In most of these reports, the possible valuation figures cited for Vertex have ranged anywhere between $600 million — one billion dollars. The current valuation, by that standard, falls short of expectations. This could be due to the declining valuation of voice-based call-center services, which forms the lion’s share of the revenue of Vertex. All the major BPO captives sold so far have predominantly been back-office processing units.

However, Vertex also differs from others in the sense that it is already an established third-party service provider. Most others like GE’s and British Airways’ subsidiaries started the transformation from a captive unit to third-party unit after the buyout.

LBOs As the Preferred Mode of Exiting Captives

Here is a brief roundup of the exits by large corporations using the leveraged buyout route.

The most high profile, though not the oldest, is that of offshore pioneer, GE, which in Nov. 2004, decided to sell a majority stake (60%) of its Gurgaon, India-based offshore services subsidiary, GE Capital International Services (GECIS) to two private-equity firms, Oak Hill Capital and General Atlantic Partners. The deal, that valued GECIS, now called Genpact, at $800 million, created the biggest pure-play offshore BPO company in the world, almost overnight.

Oak Hill, along with another firm, Financial Technology Ventures, had executed a similar buyout, though of a much lower size exactly two years back, in Nov. 2002. The two firms had bought out another pure-play offshore BPO firm, EXL Service, from its parent Conseco, the U.S.-based insurance firm that had filed for Chapter 11. The value of the deal was not made public. It involved Vikram Talwar, CEO, EXL and Rohit Kapoor, President, EXL also buying significant stakes.

The honor of being the oldest LBO involving an offshore-services company, however, goes WNS Global Services, Mumbai, India-based offshore services subsidiary of British Airways. American private-equity firm, Warburg Pincus, bought a controlling stake in the company in April 2002.

Since then, both WNS and EXL have listed on American stock markets and the stocks have performed well.

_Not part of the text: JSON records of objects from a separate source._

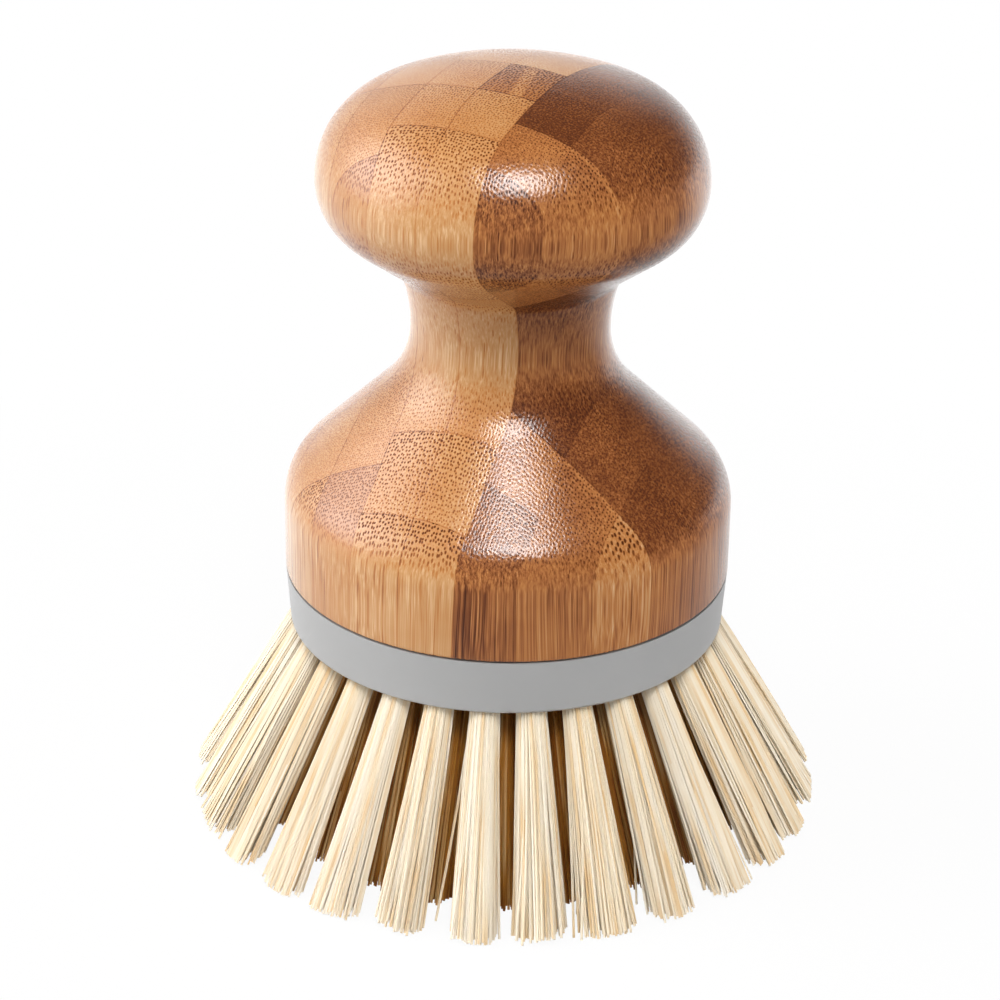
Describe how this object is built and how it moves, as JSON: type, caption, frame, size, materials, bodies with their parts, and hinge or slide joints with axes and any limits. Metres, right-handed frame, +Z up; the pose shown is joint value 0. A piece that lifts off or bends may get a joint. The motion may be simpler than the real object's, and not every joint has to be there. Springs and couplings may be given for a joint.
{
  "type": "vegetable brush",
  "caption": "Palm brush for scrubbing vegetables: a turned bamboo knob handle on a grey moulded head that twists off, with flared rings of cream bristle tufts.",
  "frame": {"origin": "centre of the circle of bristle tips, on the plane where the brush stands", "axes": "+Z up along the axis of the turned handle; the head and the tuft rows are round that axis"},
  "size_m": [0.0896, 0.0912, 0.1072],
  "materials": {
    "bamboo": "lacquered bamboo strips with satin gloss",
    "grey_plastic": "smooth moulded plastic, matte",
    "socket_plastic": "plain moulded plastic",
    "screw_steel": "zinc plated steel",
    "staple_wire": "drawn flat wire",
    "bristle_nylon": "cream nylon filament"
  },
  "bodies": {
    "handle": {"bamboo_handle": "bamboo", "twist_socket": "socket_plastic", "socket_screws": "screw_steel"},
    "head": {"brush_head": "grey_plastic", "outer_tufts": "bristle_nylon", "second_tufts": "bristle_nylon", "third_tufts": "bristle_nylon", "fourth_tufts": "bristle_nylon", "inner_tufts": "bristle_nylon", "outer_staples": "staple_wire", "second_staples": "staple_wire", "third_staples": "staple_wire", "fourth_staples": "staple_wire", "inner_staples": "staple_wire"}
  },
  "joints": [
    {"name": "head_twist", "type": "hinge", "parent": "handle", "child": "head", "pos_m": [0, 0, 0.0354], "axis": [0, 0, -1], "range_deg": [0, 60]}
  ]
}
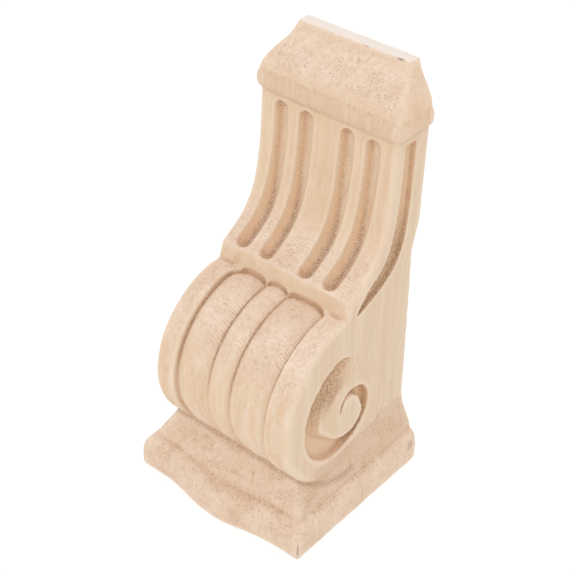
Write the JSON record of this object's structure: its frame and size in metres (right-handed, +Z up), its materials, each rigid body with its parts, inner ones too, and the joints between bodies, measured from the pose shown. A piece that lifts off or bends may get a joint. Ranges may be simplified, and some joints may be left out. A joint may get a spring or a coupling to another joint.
{
  "type": "carved wooden corbel bracket",
  "caption": "Carved wooden corbel with a moulded plate, a lobed scroll with side volutes, a fluted shaft and a hipped cap, fixed to a wall by its flat back.",
  "frame": {"origin": "middle of the flat back face, halfway up the corbel and halfway across it", "axes": "+Y out of the back, into the wall; -Y towards the carved front; +Z up from the moulded plate to the cap, as the picture stands it; +X to the right of someone facing the carved front"},
  "size_m": [0.08, 0.0793, 0.1756],
  "materials": {
    "wood": "unfinished, finely carved, matte"
  },
  "bodies": {
    "root": {"corbel": "wood"}
  },
  "joints": []
}
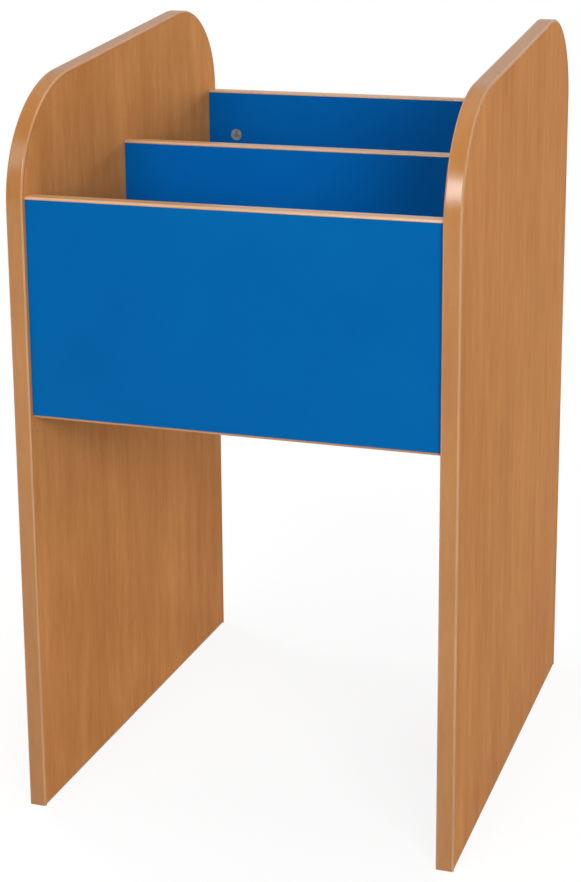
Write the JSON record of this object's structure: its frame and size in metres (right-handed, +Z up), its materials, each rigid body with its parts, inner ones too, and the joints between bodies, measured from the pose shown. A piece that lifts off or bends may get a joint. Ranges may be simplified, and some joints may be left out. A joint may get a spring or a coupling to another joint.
{
  "type": "picture book browser bin",
  "caption": "Free-standing picture book browser: tall beech-faced sides with rounded, sloping tops carry stepped, open-topped book compartments between blue panels.",
  "frame": {"origin": "on the floor, under the middle of the footprint", "axes": "+Z up; -Y towards the front, where the lowest panel is; +X to the right seen from the front"},
  "size_m": [0.5, 0.55, 0.874],
  "materials": {
    "beech_board": "satin beech woodgrain facing on particleboard",
    "blue_board": "satin plain blue facing on particleboard",
    "beech_lipping": "satin beech-printed plastic edging",
    "zinc_cam": "dull cast zinc",
    "steel_bolt": "zinc-plated steel",
    "beech_dowel": "bare beech"
  },
  "bodies": {
    "root": {"left_side_panel": "beech_board", "left_side_edge_lipping": "beech_lipping", "left_side_bottom_lipping": "beech_lipping", "right_side_panel": "beech_board", "right_side_edge_lipping": "beech_lipping", "right_side_bottom_lipping": "beech_lipping", "front_panel": "blue_board", "front_panel_top_lipping": "beech_lipping", "front_panel_bottom_lipping": "beech_lipping", "middle_divider": "blue_board", "middle_divider_top_lipping": "beech_lipping", "middle_divider_bottom_lipping": "beech_lipping", "back_panel": "blue_board", "back_panel_top_lipping": "beech_lipping", "back_panel_bottom_lipping": "beech_lipping", "front_base_board": "blue_board", "rear_base_board": "blue_board", "front_panel_cam_housings": "zinc_cam", "front_panel_cam_bolts": "steel_bolt", "front_panel_end_dowels": "beech_dowel", "middle_divider_cam_housings": "zinc_cam", "middle_divider_cam_bolts": "steel_bolt", "middle_divider_end_dowels": "beech_dowel", "back_panel_cam_housings": "zinc_cam", "back_panel_cam_bolts": "steel_bolt", "back_panel_end_dowels": "beech_dowel", "front_base_board_cam_housings": "zinc_cam", "front_base_board_cam_bolts": "steel_bolt", "front_base_board_end_dowels": "beech_dowel", "rear_base_board_cam_housings": "zinc_cam", "rear_base_board_cam_bolts": "steel_bolt", "rear_base_board_end_dowels": "beech_dowel", "front_base_board_edge_dowels": "beech_dowel", "rear_base_board_edge_dowels": "beech_dowel"}
  },
  "joints": []
}
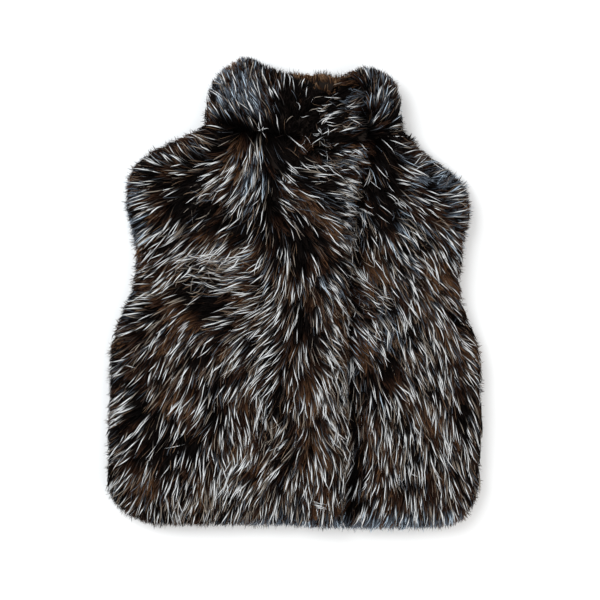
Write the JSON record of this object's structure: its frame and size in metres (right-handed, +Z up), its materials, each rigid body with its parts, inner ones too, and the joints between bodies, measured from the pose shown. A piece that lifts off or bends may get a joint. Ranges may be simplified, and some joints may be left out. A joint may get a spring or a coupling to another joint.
{
  "type": "faux fur vest",
  "caption": "Short sleeveless vest of long dark faux fur with a stand collar, laid flat on its back, its fronts lapped and closed.",
  "frame": {"origin": "on the floor under the middle of the garment's outline, laid flat on its back", "axes": "+X to the wearer's left, +Y from the hem to the collar, +Z up from the floor through the back to the fronts"},
  "size_m": [0.4793, 0.6049, 0.059],
  "materials": {
    "back_fur": "long soft faux fur pile, near black",
    "front_fur": "long soft faux fur pile, dark brown to black with white guard-hair tips",
    "facing_fur": "short faux fur pile, brown",
    "collar_fur": "long soft faux fur pile, near black with blue-grey sheen and white tips"
  },
  "bodies": {
    "root": {"back": "back_fur", "front_right": "front_fur", "front_left": "front_fur", "collar_back": "back_fur", "collar_facing": "facing_fur", "collar_front_right": "collar_fur", "collar_front_left": "collar_fur"}
  },
  "joints": []
}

The Non-Captive LBOs in Outsourcing

Other similar LBOs involving outsourcing units, include HIG Capital’s buyout of Stream International from contract manufacturer, Solectron in March 2004. The other big name in contract manufacturing, Flextronics, also sold its software-services subsidiary, Flextronics Software Systems in an LBO in April this year, in a transaction valued at $900 million to Kohlberg Kravis Roberts & Co. (KKR). Flextronics had bought the India-listed software company less than two years back from Hughes.

While most of these LBOs involved one major shareholder exiting, there are a few examples of listed companies going private through such buyouts. Just a few weeks back, one of the biggest collections and receivables management company, NCO Group, went private in a buyout by One Equity Partners, a private-equity affiliate of JP Morgan Chase & Co. and Michael J Barrist, Chairman and CEO of the company.

One of the biggest LBOs of all times also involved an IT-services company. In March 2005, a consortium of private-equity firms consisting of Silver Lake Partners, Bain Capital, The Blackstone Group, Goldman Sachs Capital Partners, KKR, Providence Equity Partners and Texas Pacific Group announced a $11.3 billion buyout of SunGard, a financial software and services company, listed on the NYSE.

Since then, there have been speculations from time to time about the possible buyouts of many firms including large outsourcing companies such as CSC and ACS. CSC, whose possible buyout has been reported several times by the media, has denied it recently, and has proposed a re-structuring plan shelving a lot of jobs in Europe.